### Entries supplied
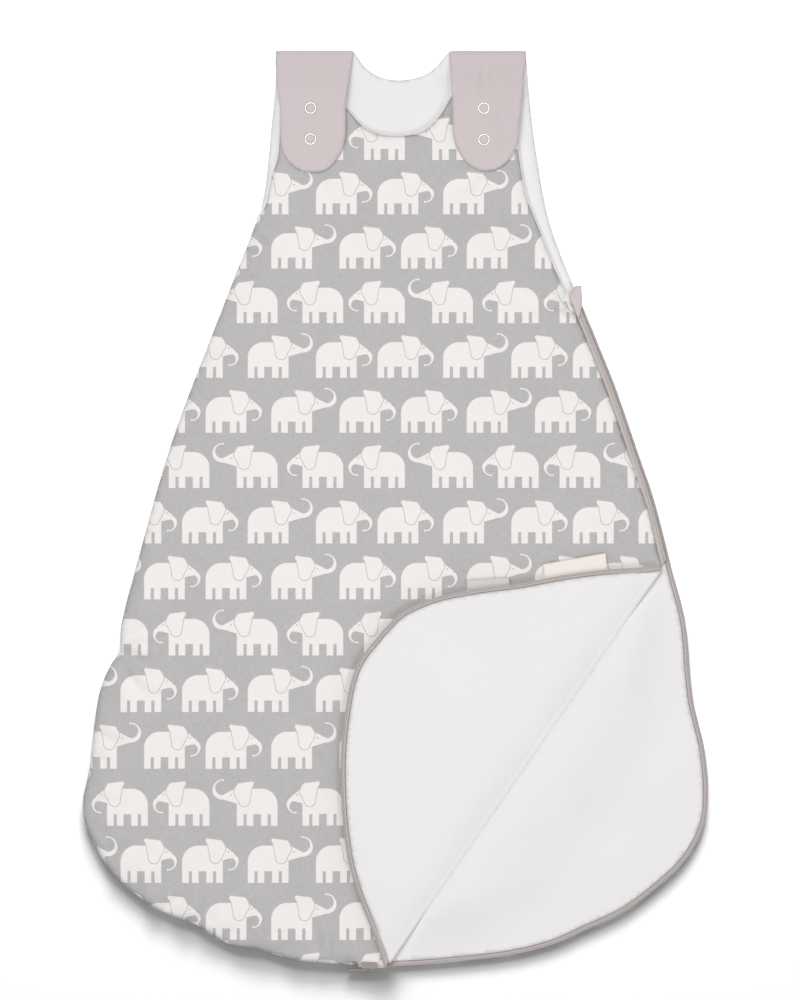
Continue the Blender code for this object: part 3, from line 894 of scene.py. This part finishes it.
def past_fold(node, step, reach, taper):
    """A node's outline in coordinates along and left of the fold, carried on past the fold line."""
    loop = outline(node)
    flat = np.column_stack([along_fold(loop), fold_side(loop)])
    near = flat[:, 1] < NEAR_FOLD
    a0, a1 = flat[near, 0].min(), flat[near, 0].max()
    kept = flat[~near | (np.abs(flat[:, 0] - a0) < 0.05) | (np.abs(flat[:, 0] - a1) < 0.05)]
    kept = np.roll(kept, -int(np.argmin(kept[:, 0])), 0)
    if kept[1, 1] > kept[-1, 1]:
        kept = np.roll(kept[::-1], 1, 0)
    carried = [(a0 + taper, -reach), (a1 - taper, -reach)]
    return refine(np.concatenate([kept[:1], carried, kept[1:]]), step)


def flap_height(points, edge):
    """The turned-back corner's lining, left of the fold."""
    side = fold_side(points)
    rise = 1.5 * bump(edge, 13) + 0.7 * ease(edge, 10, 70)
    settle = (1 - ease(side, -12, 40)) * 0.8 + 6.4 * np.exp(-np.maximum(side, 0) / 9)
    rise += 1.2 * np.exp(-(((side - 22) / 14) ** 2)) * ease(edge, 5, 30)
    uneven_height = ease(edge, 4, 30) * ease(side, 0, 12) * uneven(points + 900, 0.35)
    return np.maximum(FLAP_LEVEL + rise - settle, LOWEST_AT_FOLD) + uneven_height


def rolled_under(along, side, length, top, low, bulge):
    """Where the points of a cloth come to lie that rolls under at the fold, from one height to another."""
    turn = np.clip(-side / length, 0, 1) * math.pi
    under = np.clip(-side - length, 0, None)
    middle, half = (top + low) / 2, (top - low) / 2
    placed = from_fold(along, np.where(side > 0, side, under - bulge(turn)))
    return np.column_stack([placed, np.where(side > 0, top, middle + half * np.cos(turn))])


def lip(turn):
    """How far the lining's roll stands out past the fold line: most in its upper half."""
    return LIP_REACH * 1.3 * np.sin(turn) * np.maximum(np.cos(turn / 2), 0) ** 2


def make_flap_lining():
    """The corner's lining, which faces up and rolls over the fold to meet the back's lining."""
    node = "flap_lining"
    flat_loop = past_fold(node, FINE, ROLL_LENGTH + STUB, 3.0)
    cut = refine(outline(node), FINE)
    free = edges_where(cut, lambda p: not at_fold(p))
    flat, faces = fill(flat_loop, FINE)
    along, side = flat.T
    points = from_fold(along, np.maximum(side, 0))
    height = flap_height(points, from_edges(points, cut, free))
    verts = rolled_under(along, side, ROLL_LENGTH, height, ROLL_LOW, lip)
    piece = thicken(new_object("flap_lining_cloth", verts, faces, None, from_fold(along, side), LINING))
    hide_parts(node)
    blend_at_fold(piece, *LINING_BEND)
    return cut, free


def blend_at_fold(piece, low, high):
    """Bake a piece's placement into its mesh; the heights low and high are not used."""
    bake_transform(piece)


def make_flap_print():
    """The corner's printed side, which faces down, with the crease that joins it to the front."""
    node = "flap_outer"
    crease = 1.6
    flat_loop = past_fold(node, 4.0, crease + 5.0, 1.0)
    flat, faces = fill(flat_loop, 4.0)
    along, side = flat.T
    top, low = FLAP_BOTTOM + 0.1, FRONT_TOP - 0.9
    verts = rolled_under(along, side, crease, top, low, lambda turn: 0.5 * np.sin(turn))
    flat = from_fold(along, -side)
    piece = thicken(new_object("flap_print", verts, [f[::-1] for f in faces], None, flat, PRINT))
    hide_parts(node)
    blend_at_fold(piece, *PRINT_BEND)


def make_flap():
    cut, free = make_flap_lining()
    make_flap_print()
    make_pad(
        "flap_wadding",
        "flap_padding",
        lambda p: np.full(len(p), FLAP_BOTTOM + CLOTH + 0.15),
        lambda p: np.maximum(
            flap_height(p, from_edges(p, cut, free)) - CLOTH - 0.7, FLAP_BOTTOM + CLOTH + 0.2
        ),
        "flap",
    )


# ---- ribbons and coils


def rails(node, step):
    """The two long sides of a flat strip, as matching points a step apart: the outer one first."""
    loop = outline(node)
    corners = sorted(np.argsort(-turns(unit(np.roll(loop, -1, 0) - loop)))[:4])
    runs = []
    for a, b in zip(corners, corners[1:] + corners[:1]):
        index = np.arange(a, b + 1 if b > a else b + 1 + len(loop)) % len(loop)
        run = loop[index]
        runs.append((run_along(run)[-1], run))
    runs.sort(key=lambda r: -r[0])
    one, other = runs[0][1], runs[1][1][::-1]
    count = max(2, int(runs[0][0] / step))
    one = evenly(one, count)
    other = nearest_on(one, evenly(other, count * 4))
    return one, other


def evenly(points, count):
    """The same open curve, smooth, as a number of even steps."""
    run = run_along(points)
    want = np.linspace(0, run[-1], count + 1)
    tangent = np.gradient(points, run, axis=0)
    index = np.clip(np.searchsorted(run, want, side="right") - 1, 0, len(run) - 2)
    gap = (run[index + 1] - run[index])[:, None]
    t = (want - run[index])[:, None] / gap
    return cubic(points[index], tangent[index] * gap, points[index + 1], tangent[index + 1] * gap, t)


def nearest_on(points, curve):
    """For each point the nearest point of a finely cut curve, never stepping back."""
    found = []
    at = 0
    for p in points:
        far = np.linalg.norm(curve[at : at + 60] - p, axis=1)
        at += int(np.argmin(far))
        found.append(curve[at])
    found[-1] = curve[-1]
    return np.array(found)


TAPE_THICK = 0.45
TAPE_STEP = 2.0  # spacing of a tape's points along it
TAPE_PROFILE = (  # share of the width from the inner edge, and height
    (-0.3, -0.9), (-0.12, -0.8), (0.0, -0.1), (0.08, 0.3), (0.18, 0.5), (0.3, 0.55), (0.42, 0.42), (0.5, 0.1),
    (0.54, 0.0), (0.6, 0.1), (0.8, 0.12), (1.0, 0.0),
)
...
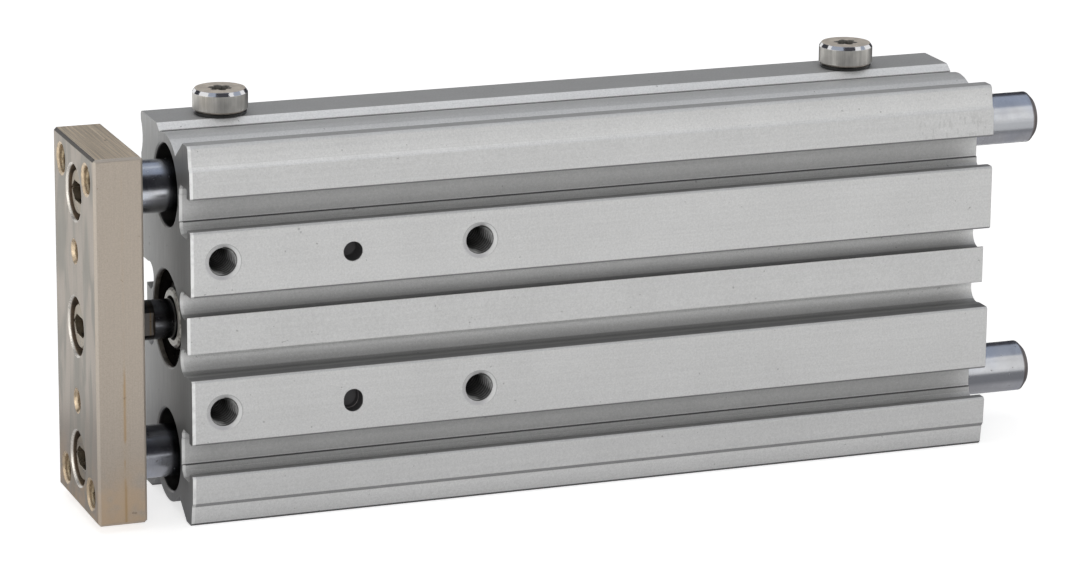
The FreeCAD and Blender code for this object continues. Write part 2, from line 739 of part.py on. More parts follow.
...
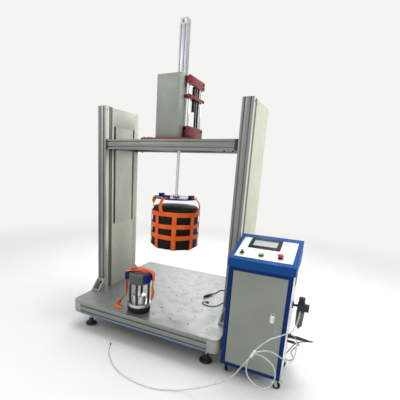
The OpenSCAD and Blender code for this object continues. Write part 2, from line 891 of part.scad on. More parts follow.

### Work to be completed
The lines to quote run from the one containing "Continue the Blender" to the one containing "carried, kept[1:]]), step)". Quote them exactly, with both of those lines, and nothing else.

### Correct answer
Continue the Blender code for this object: part 3, from line 894 of scene.py. This part finishes it.
def past_fold(node, step, reach, taper):
    """A node's outline in coordinates along and left of the fold, carried on past the fold line."""
    loop = outline(node)
    flat = np.column_stack([along_fold(loop), fold_side(loop)])
    near = flat[:, 1] < NEAR_FOLD
    a0, a1 = flat[near, 0].min(), flat[near, 0].max()
    kept = flat[~near | (np.abs(flat[:, 0] - a0) < 0.05) | (np.abs(flat[:, 0] - a1) < 0.05)]
    kept = np.roll(kept, -int(np.argmin(kept[:, 0])), 0)
    if kept[1, 1] > kept[-1, 1]:
        kept = np.roll(kept[::-1], 1, 0)
    carried = [(a0 + taper, -reach), (a1 - taper, -reach)]
    return refine(np.concatenate([kept[:1], carried, kept[1:]]), step)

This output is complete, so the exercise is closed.